I can remember quite vividly the first time I really wrestled with the “terror” passages about women in the Bible, specifically the New Testament ones like 1 Timothy 2, 1 Corinthians 11, and all of the passages detailing the household codes. I was 18, it was my freshman year at a Christian university. The environment at this college was much different from what I was used to.  I’d grown up attending an evangelical church that was more egalitarian than not and located in a liberal college town. I went to a school where I was one of the few practicing Christians. My mom was (and still is) a university professor and my dad was a full-time stay-at-home dad. Egalitarianism was assumed in my worldview; it was the baseline. It was all I knew.

So, when I got to college and a friend I had just made mentioned offhand that she didn’t believe women should preach or be pastors and that they also probably shouldn’t work after they had kids or at the very least that their careers should take a back seat to their husbands’, I was floored. People still believe that? I thought. When I pressed her about why, she cited verses from the Bible almost exclusively written by Paul to back up her point, and I had my first enemy. No, not my friend (who has since changed her mind), but Paul. Paul, the great persecutor of the church turned great apostle and missionary, remained the great persecutor of women, at least in my mind.

After that conversation I remember spending a significant amount of time pouring over texts like 1 Timothy 2, Ephesians 5, 1 Corinthians 11. I had never paid much attention to these verses before because they had never been wielded as weapons against me before. But these verses seemed, as I read them, to support my friend’s point. The thought that ran through my head was almost exclusively, If this is true, I can’t believe in this God.

This issue of Mutuality is titled “Making Peace with Paul” because I am not the only person who has wrestled with the words of the apostle. I am not the only person who has felt how sharp the edge of 1 Timothy 2:1115 feels when it is turned into a sword and brandished to keep women away from church leadership or teaching the Bible. I am far from the only one; there are millions of us, maybe even billions of us, who have experienced Paul as enemy rather than Christian brother.

The good news contained in the pages of this magazine can be boiled down to this: the good news of Jesus brings equality, and Paul clung to this good news of Jesus above all else. He held it above Roman custom and law, he held it above social hierarchy, he held it above power itself.
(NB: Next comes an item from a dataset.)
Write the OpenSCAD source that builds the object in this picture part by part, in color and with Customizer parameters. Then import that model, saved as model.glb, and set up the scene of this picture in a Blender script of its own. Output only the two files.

Regardless of where you are in your journey of making peace with Paul, this issue will offer something to take with you for the road. You’ll be given space to walk through the grieving process of wrestling with Paul’s words. You’ll be invited to imagine yourself sitting in the Colossian house church when the letter Paul wrote was read aloud, hearing the implication of his words from an entirely different social location and mindset. You’ll be introduced to women Paul admired and empowered like Phoebe and Priscilla, invited to see them not as exceptions but reflections of the rule. You’ll be given tools to think critically about how tradition has grouped verses in the Bible, and why that could obscure for us today what Paul was saying then. You’ll be asked to redefine how you think Paul thought about power. And finally, you’ll be given an example of an early Christian movement that believed what Paul said in Galatians 3:28 meant women could and should be ordained, just like we do today.

One of the articles in this issue ends beautifully by asking you to remember Phoebe first when you read words Paul wrote that seem to oppress women. I want to reaffirm and widen that sentiment: Remember Phoebe, and remember Priscilla, Lydia, Junia, and the many other women Paul called his coworkers, his equals. Remember Galatians 3:28. Remember the gospel of Jesus that Paul gave everything else up for.

Maybe, eventually, we will come to see Paul not as our enemy but as our brother in Christ and an advocate in the fight for our equality.